A Goldman Sachs report in 2009 showed that, since the start of the 2007 global financial crisis, 45 percent of global growth had come from BRIC.
The IMF estimated economic growth in emerging countries, regardless of the global financial crisis’ impact, reached 7.1 percent in 2010 and is expected to be 6.4 percent in 2011.
The robust growth momentum from emerging markets, particularly BRICS, had “played a very important role in pulling the global economy out of what would otherwise have been a deep slump,” said Tsinghua University’s Tao.

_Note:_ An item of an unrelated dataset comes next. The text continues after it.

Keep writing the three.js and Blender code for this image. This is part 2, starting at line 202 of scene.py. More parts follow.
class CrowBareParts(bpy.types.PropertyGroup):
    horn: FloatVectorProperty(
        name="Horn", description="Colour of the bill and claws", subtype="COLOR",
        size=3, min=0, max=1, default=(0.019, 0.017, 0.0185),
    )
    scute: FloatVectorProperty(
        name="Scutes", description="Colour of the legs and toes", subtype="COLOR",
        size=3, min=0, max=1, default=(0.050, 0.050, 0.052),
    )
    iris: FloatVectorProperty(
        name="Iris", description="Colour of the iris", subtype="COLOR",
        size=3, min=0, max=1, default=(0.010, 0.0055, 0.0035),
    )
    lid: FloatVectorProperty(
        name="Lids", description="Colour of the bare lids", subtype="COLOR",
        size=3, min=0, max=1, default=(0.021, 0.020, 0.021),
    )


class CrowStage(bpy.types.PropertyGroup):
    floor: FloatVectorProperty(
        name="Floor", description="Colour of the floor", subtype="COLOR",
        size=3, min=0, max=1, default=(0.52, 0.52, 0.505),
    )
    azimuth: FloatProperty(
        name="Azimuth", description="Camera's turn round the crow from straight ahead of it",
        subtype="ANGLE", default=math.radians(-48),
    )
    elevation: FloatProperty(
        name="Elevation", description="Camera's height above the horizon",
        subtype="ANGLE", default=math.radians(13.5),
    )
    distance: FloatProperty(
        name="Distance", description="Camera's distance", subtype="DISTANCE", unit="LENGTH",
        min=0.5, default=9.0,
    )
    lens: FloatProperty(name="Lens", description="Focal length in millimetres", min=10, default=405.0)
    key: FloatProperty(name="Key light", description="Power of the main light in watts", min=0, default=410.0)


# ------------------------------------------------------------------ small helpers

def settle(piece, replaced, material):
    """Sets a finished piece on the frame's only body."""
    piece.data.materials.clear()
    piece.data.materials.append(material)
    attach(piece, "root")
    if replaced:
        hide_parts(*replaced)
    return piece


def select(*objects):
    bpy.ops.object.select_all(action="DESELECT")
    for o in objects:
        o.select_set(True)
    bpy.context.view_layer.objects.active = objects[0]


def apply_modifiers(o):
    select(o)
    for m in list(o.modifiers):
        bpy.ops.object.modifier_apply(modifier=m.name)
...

Meanwhile, the European debt crisis this year and its snowballing effects did not have a very severe impact on the BRICS nations.
The BRICS economies enjoy such a robust growth momentum that some experts even predict they will eventually surpass the economic clout of developed nations.
With BRICS’ rise, the authority of the existing international economic order dominated by Western powers would certainly be transformed toward a more reasonable end.
Mariano Turzi, professor at Torcuato De Tella University of Buenos Aires, told Xinhua, “In the next 10 to 15 years, BRICS will restructure international economic and diplomatic relations, and within the period, its rise would be difficult to reverse.”

Confronted with dim economic prospects and slow recovery, developed countries and emerging economies, particularly BRICS, should cooperate more closely, work out their differences and achieve win-win results.
However, a lot of arduous work is needed to promote the cooperation, analysts say.
The Russian expert Moseikin said BRICS and developed countries had been so far developing independently of each other. “They have not found yet a workable tool designed to coordinate their policies on an everyday basis.”

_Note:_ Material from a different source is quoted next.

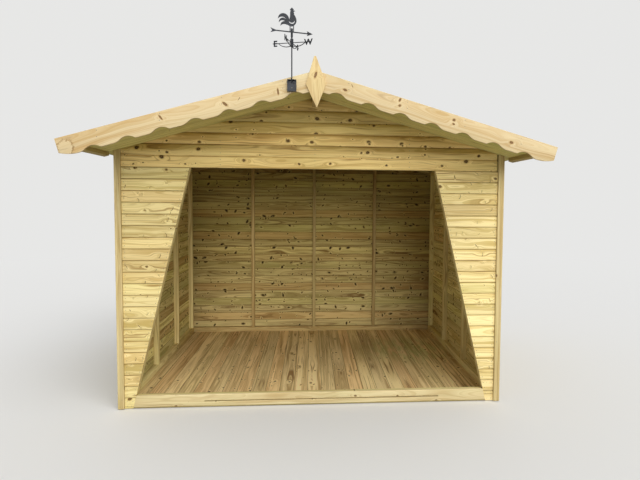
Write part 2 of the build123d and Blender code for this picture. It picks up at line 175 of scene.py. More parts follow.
roof_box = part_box("roof_boarding_right")
roof_points = [vert.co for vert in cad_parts["roof_boarding_right"].data.vertices]
eaves_foot = min(co.z for co in roof_points if co.x > roof_box[1].x - TOLERANCE)
ridge_foot = min(co.z for co in roof_points if co.x < roof_box[0].x + TOLERANCE)
roof_run = roof_box[1].x - roof_box[0].x
roof_drop = ridge_foot - eaves_foot


def slope_down(side):
    """Down the roof on one side, -1 for the left and 1 for the right."""
    return Vector((side * roof_run, 0, -roof_drop)).normalized()


def out_of_roof(side):
    """Straight out of the roof on one side."""
    down = slope_down(side)
    return Vector((-side * down.z, 0, side * down.x))


roof_thickness = (roof_box[1].z - ridge_foot) * slope_down(1).x
roof_top = ridge_foot + roof_thickness / slope_down(1).x
felt_lap_top = roof_run / slope_down(1).x - FELT_LOWER_STRIP


# Colours

def rgb(red, green, blue):
    return (red, green, blue, 1.0)


def tinted(colour, red, green, blue):
    return rgb(colour[0] * red, colour[1] * green, colour[2] * blue)


WHITE = rgb(1.0, 1.0, 1.0)
CREAM = rgb(0.85, 0.70, 0.33)
STRAW = rgb(0.55, 0.39, 0.125)
KNOT = rgb(0.11, 0.052, 0.017)
DARK_KNOT = rgb(0.05, 0.025, 0.010)
TRIM_KNOT = rgb(0.12, 0.06, 0.02)
PALE_FLOOR = rgb(0.80, 0.80, 0.79)
FLOOR_BOUNCE = rgb(0.40, 0.40, 0.395)


# Materials

def arithmetic(operation, swapped=False):
    """An operator of Shade that adds a Math node."""
    def work_out(self, other):
        a, b = (other, self) if swapped else (self, other)
        return self.nodes.node("Math", {"operation": operation}, {0: a, 1: b})
    return work_out


class Shade:
    """A socket of a node tree that takes part in plain arithmetic."""

    __add__ = arithmetic("ADD")
    __radd__ = arithmetic("ADD", swapped=True)
    __sub__ = arithmetic("SUBTRACT")
    __rsub__ = arithmetic("SUBTRACT", swapped=True)
    __mul__ = arithmetic("MULTIPLY")
    __rmul__ = arithmetic("MULTIPLY", swapped=True)
    __truediv__ = arithmetic("DIVIDE")
    __pow__ = arithmetic("POWER")

    def __init__(self, nodes, socket):
        self.nodes = nodes
        self.socket = socket

    def part(self, index):
        """One of the three numbers of a vector or colour."""
        return self.nodes.node("SeparateXYZ", {}, {0: self}, index)

    def fraction(self):
        """What a value has beyond its whole number."""
        return self.nodes.node("Math", {"operation": "FRACT"}, {0: self})

    def rise(self, low, high):
        """A smooth rise from 0 to 1 as a value goes from one level to another."""
        return self.nodes.node("MapRange", {"interpolation_type": "SMOOTHSTEP"},
                               {0: self, 1: low, 2: high})

    def stretched(self, *factors):
        return self.nodes.vector("MULTIPLY", self, factors)

    def length(self):
        return self.nodes.vector("LENGTH", self, output="Value")

    def noise(self, scale=1.0, detail=2.0, output="Fac"):
        return self.nodes.node("TexNoise", {}, {"Vector": self, "Scale": scale, "Detail": detail},
                               output)


class Nodes:
    """A node tree with short ways to add to it."""

    def __init__(self, tree):
        self.tree = tree

    def feed(self, socket, value):
        if isinstance(value, Shade):
            self.tree.links.new(value.socket, socket)
        else:
            socket.default_value = value

    def node(self, kind, settings, sockets, *outputs):
        """Adds a node: its settings first, then the values or links of its sockets, then what it gives."""
        made = self.tree.nodes.new("ShaderNode" + kind)
        for name, value in settings.items():
            setattr(made, name, value)
        for key, value in sockets.items():
            self.feed(made.inputs[key], value)
        found = [Shade(self, made.outputs[key]) for key in outputs or (0,)]
        return found[0] if len(found) == 1 else found

    def attribute(self, name):
        return self.node("Attribute", {"attribute_name": name}, {}, "Vector")

    def place(self):
        return self.node("TexCoord", {}, {}, "Object")

    def vector(self, operation, a, b=(0.0, 0.0, 0.0), output=0):
        return self.node("VectorMath", {"operation": operation}, {0: a, 1: b}, output)

    def mix(self, a, b, factor):
        return self.node("Mix", {"data_type": "RGBA"}, {0: factor, 6: a, 7: b}, 2)

    def bump(self, height, distance, strength):
        return self.node("Bump", {}, {"Height": height, "Distance": distance, "Strength": strength})


class Finish(Nodes):
    """A material being made."""

    def __init__(self, name):
        self.material = bpy.data.materials.new(name)
        self.material.use_nodes = True
        super().__init__(self.material.node_tree)
        self.shader = self.tree.nodes["Principled BSDF"]

    def done(self, colour, roughness, **others):
        """Sets or links the sockets of the surface."""
        for name, value in {"Base Color": colour, "Roughness": roughness, **others}.items():
            self.feed(self.shader.inputs[name], value)


# A kind of knot: its grid along and across the grain, the share of places that hold one, its largest radius,
# how long it is for its width, how it leans and by how much that varies, and its random start
Kind = namedtuple("Kind", "cell chance size stretch lean play seed", defaults=(1.15, 0.0, 0.8, 0.0))

# What a point knows of its nearest knot: the distance in that knot's radii, how much it bends the rings, and
# how far along the grain the point is from it
Knot = namedtuple("Knot", "field pull side", defaults=(None,))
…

“The only floor for some coordination is the G20 meetings,” he said.
Meanwhile, it is also worth noting cooperation here does not merely mean persuading dynamic emerging economies to unilaterally shoulder more responsibilities, such as purchasing more European and US sovereign debt.

To tide over the current crises, debt-ridden Western countries should increase trade and investment links with BRICS.
The United States and the European Union are urged to scrap protectionist measures, open their arms to investment from BRICS and export more advanced technologies to the latter.

All in all, BRICS’ rise brings good news for the world to set up a more just and reasonable economic order, in which emerging countries’ opinions and voices will be better heeded.
But a lauded new world economic order can’t replace the existing one overnight.

It will only take shape gradually through more frequent coordination and cooperation within BRICS members, between BRICS and other emerging economies, and between developing and developed countries. — Xinnua.